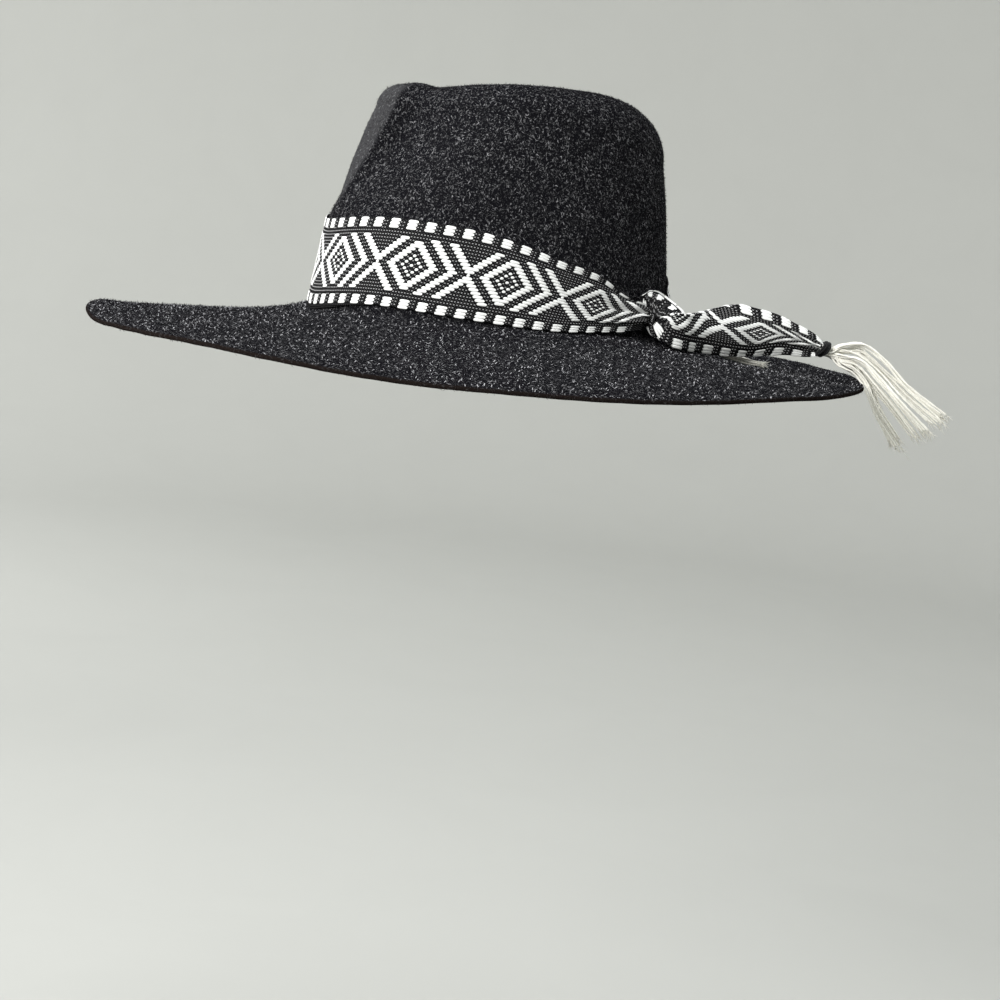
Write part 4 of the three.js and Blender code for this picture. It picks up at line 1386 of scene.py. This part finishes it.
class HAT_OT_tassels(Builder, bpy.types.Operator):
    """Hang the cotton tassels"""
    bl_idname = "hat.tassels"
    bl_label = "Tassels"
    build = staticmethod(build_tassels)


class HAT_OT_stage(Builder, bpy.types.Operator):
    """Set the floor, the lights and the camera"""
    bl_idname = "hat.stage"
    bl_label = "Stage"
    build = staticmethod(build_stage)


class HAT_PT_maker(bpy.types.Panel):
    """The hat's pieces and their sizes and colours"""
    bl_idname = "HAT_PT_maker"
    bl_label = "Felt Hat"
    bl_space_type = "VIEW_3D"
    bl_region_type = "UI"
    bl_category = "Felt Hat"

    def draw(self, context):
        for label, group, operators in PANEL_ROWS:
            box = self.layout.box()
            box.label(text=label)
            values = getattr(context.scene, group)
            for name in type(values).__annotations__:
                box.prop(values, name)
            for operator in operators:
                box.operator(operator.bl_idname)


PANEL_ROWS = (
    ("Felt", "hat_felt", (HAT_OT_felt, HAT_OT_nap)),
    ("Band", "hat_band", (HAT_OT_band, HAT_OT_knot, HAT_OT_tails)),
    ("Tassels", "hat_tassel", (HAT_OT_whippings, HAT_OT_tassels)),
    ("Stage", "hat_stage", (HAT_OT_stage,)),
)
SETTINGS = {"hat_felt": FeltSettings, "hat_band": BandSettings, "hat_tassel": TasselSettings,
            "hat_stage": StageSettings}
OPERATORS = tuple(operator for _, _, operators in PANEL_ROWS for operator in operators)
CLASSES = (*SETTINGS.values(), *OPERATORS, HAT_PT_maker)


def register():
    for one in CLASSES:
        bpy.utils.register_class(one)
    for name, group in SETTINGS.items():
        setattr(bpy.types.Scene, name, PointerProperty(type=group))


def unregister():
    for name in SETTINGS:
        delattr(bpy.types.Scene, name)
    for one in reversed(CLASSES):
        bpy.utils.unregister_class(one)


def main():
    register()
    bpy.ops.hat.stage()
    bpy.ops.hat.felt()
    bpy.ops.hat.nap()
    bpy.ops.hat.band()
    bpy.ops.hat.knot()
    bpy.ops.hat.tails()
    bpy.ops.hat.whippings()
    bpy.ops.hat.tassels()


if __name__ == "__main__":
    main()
...
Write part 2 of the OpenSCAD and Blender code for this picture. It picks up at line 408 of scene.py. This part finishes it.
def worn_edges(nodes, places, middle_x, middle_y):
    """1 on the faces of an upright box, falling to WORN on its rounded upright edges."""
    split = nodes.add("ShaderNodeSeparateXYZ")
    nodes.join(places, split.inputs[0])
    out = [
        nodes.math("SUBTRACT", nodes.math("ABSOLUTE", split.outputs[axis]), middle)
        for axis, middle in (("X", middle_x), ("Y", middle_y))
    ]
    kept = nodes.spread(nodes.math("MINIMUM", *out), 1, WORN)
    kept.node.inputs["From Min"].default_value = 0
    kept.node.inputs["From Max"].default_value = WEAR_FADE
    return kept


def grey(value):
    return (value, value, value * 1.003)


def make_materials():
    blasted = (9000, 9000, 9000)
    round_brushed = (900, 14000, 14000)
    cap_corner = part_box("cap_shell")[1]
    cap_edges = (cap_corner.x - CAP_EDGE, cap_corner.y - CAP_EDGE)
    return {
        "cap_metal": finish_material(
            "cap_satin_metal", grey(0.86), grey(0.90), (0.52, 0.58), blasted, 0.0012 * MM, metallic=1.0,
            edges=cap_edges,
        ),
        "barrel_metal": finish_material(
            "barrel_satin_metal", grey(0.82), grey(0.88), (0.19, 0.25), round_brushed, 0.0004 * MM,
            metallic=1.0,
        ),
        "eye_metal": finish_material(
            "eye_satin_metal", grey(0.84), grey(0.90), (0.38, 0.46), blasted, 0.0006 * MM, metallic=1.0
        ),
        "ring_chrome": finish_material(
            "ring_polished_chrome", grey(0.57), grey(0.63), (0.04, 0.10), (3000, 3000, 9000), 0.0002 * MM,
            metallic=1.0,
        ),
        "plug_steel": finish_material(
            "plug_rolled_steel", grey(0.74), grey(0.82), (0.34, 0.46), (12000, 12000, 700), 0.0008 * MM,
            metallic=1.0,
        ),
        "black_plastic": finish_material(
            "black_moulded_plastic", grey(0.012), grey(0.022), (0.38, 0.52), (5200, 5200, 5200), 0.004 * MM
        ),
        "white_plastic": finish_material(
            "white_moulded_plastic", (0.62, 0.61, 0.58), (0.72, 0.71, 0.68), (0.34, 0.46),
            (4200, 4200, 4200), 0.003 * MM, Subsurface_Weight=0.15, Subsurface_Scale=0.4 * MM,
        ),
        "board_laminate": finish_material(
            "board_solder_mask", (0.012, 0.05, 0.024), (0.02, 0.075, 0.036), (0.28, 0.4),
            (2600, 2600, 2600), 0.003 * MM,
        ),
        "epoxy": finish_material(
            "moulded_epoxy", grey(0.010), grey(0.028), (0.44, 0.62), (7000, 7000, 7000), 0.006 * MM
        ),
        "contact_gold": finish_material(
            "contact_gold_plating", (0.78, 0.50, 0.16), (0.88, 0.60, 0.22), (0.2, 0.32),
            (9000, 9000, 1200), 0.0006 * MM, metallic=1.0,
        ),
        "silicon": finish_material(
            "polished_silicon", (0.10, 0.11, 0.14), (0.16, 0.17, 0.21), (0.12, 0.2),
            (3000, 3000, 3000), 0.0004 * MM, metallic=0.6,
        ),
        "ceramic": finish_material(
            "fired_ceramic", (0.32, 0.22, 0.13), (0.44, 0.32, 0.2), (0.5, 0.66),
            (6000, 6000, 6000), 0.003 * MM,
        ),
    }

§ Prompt
Your task is to reproduce exactly the lines beginning at the line containing "Write part 2" and ending at the line containing "return (value, value, value * 1.003)", inclusive.

§ Output of the task
Write part 2 of the OpenSCAD and Blender code for this picture. It picks up at line 408 of scene.py. This part finishes it.
def worn_edges(nodes, places, middle_x, middle_y):
    """1 on the faces of an upright box, falling to WORN on its rounded upright edges."""
    split = nodes.add("ShaderNodeSeparateXYZ")
    nodes.join(places, split.inputs[0])
    out = [
        nodes.math("SUBTRACT", nodes.math("ABSOLUTE", split.outputs[axis]), middle)
        for axis, middle in (("X", middle_x), ("Y", middle_y))
    ]
    kept = nodes.spread(nodes.math("MINIMUM", *out), 1, WORN)
    kept.node.inputs["From Min"].default_value = 0
    kept.node.inputs["From Max"].default_value = WEAR_FADE
    return kept


def grey(value):
    return (value, value, value * 1.003)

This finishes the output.